Pour cette 12e session, pas moins de 1 760 projets ont été proposés, à partir de 51 sites répartis entre 16 pays européens différents. Les jurys ont primé 106 équipes (soit 43 lauréats, 63 mentionnés), résidant dans 19 pays différents.
Le campus vallée de Paris-Sud parmi les sites étudiés
Parmi les sites français, qui avaient été retenus : le campus vallée de Paris-Sud, donc, choisi à l’initiative de l’EPPS avec l’assentiment de l’université. Bien en prit aux organisateurs, car, si le Plateau de Saclay, appelé à accueillir de nouveaux établissements (Ecole Centrale, ENS Cachan, le Campus R&D d’EDF…) pouvait paraître plus approprié, le site retenu s’est révélé des plus intéressants : situé à proximité d’habitats et riche d’une biodiversité, il doit, comme l’a souligné en préambule Isabelle Moulin (Secrétaire générale d’Europan France), relever le défi de favoriser les relations humaines entre ceux qui le fréquentent (étudiants, chercheurs, enseignants, personnels administratifs) et les habitants des alentours, pour en faire un lieu hybride, entre campus et espace public, ouvert à tous, dans le respect de son environnement.
Des équipes ont d’ailleurs été nombreuses à le retenir et trois d’entre elles figurent donc parmi les lauréats.

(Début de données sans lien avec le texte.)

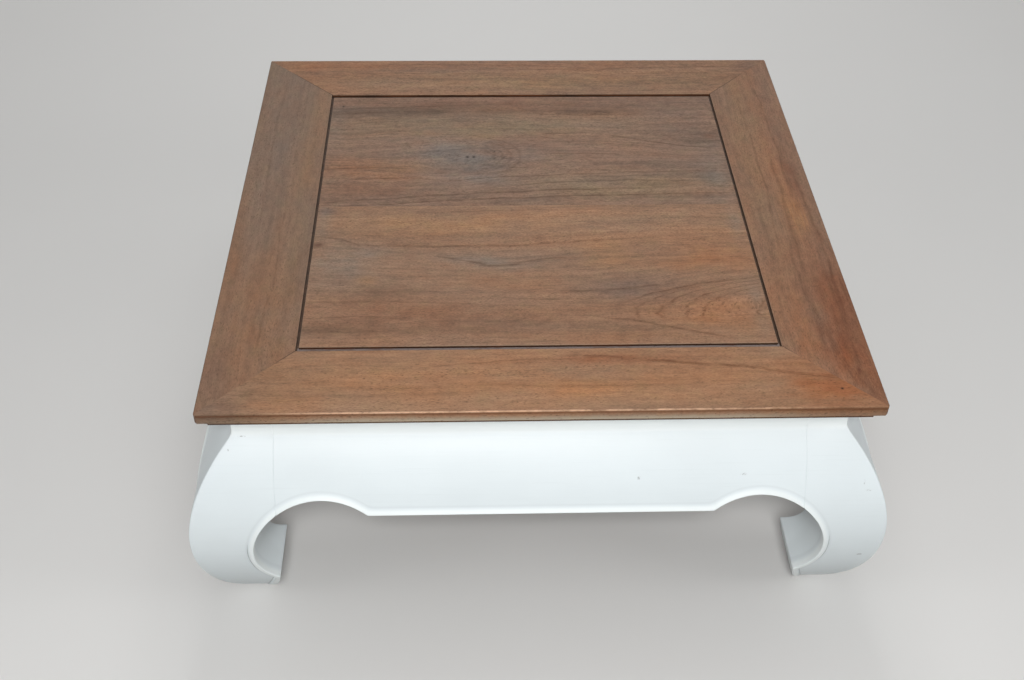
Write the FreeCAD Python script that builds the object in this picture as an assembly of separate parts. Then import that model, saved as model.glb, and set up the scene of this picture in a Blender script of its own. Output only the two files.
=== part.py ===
import FreeCAD, Part
import math
import os

# A low square kang table. Its bare hardwood top is four mitred frame members round a floating panel.
# Its painted base is four bulging aprons between four bulging legs, whose feet turn inwards as hooves.
# Lengths are millimetres, +Z is up and the front faces -Y.
# The origin is on the floor under the middle of the top.

# Overall sizes
top_length = 700.0
top_depth = 700.0
table_height = 300.0
clearance = 0.2
overrun = 5.0

# Top frame, with its moulded edge
top_thickness = 25.0
frame_width = 92.5
edge_land = 13.0
edge_undercut = 10.0
edge_rounding = 1.5
inner_rounding = 0.8

# Mitre joints between the rails and the stiles
mitre_tenon_thickness = 8.0
mitre_tenon_above = 9.0
mitre_tenon_width = 40.0
mitre_tenon_inset = 38.0
mitre_tenon_stop = 18.0
mortise_end_room = 1.0
mitre_pin_radius = 3.0
mitre_pin_inset = 22.0
mitre_pin_cover = 6.0

# Floating panel of two boards
board_thickness = 13.0
panel_tongue = 9.5
panel_tongue_reach = 8.0
panel_swell_room = 2.0
panel_gap_side = 3.2
panel_gap_front = 6.0
panel_gap_back = 7.0
board_rounding = 0.8
front_board_width = 251.5
board_tongue = 3.0
board_tongue_reach = 5.0
board_tongue_above = 5.0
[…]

Comme l’a également rappelé en préambule Isabelle Moulin, leur présentation de ce 30 avril était l’aboutissement d’un processus ancien, bien antérieur aux trois mois dont elles avaient disposé. Il remonte en effet à près de deux ans, avec les premières visites du site sous la houlette de Lise Mesliand et de Pierre Veltz (respectivement directrice de l’aménagement et PDG de l’EPPS).
Trois mois pour formuler des propositions, cela peut paraître beaucoup. C’est peu en réalité compte tenu de leurs contraintes de temps de jeunes professionnels : comme le veut le règlement, tous sont déjà engagés dans la vie active (la plupart ont d’ailleurs créé leur agence peu avant ou dans le sillage de leur candidature). Comme les autres lauréats, ils ont été sélectionnés par un jury sur la base de dossiers numérotés pour préserver jusqu’au bout leur anonymat et garantir son impartialité. Ce n’est qu’une fois les dossiers sélectionnés que ses membres ont pu mettre un visage sur les numéros, lors d’une première présentation orale organisée en février dernier, à Paris, à la prestigieuse Cité de l’Architecture & du Patrimoine.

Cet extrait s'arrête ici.